Multi-objective optimal scheduling of islands considering offshore hydrogen production.

Ocean islands possess abundant renewable energy resources, providing favorable conditions for developing offshore clean energy microgrids. However, geographical isolation poses significant challenges for direct energy transfer between islands. Recent electrolysis and hydrogen storage technology advancements have created new opportunities for distributed energy utilization in these remote areas. This paper presents a low-carbon economic dispatch strategy designed explicitly for distant oceanic islands, incorporating energy self-sufficiency rates and seasonal hydrogen storage (SHS). We propose a power supply model for offshore islands considering hydrogen production from offshore wind power. The proposed model minimizes operational and carbon emission costs while maximizing energy self-sufficiency. It considers the operational constraints of the island's energy system, the offshore transportation network, the hydrogen storage infrastructure, and the electricity-hydrogen-transportation coupling of hydrogen storage (HS) and seasonal hydrogen storage (SHS) services.
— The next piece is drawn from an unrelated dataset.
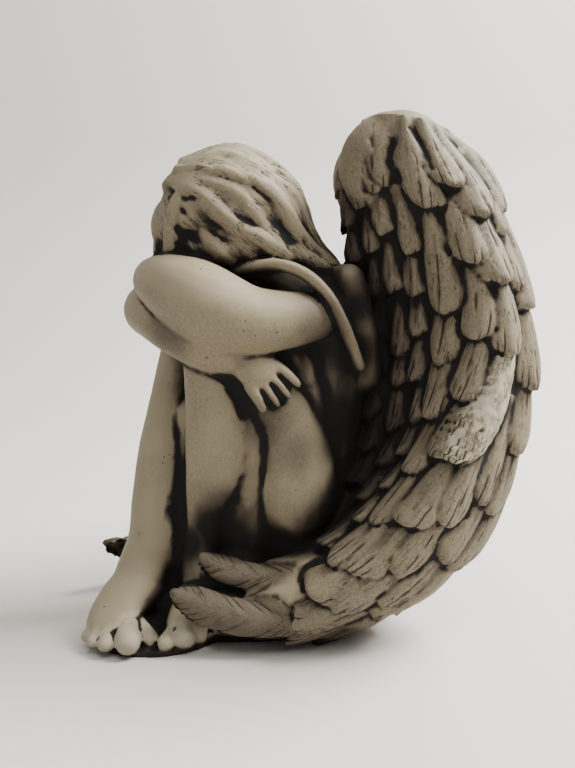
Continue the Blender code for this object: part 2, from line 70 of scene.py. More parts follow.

To optimize the dispatch process, this study employs an improved Grey Wolf Optimizer (IGWO) combined with the Differential Evolution method to enhance population diversity and refine the position updating mechanism. Simulation results demonstrate that integrating HS and SHS effectively enhances energy self-sufficiency and reduces carbon emissions. For instance, hydrogenation costs decreased by 21.4% after optimization, and the peak-valley difference was reduced by 16%. These findings validate the feasibility and effectiveness of the proposed approach.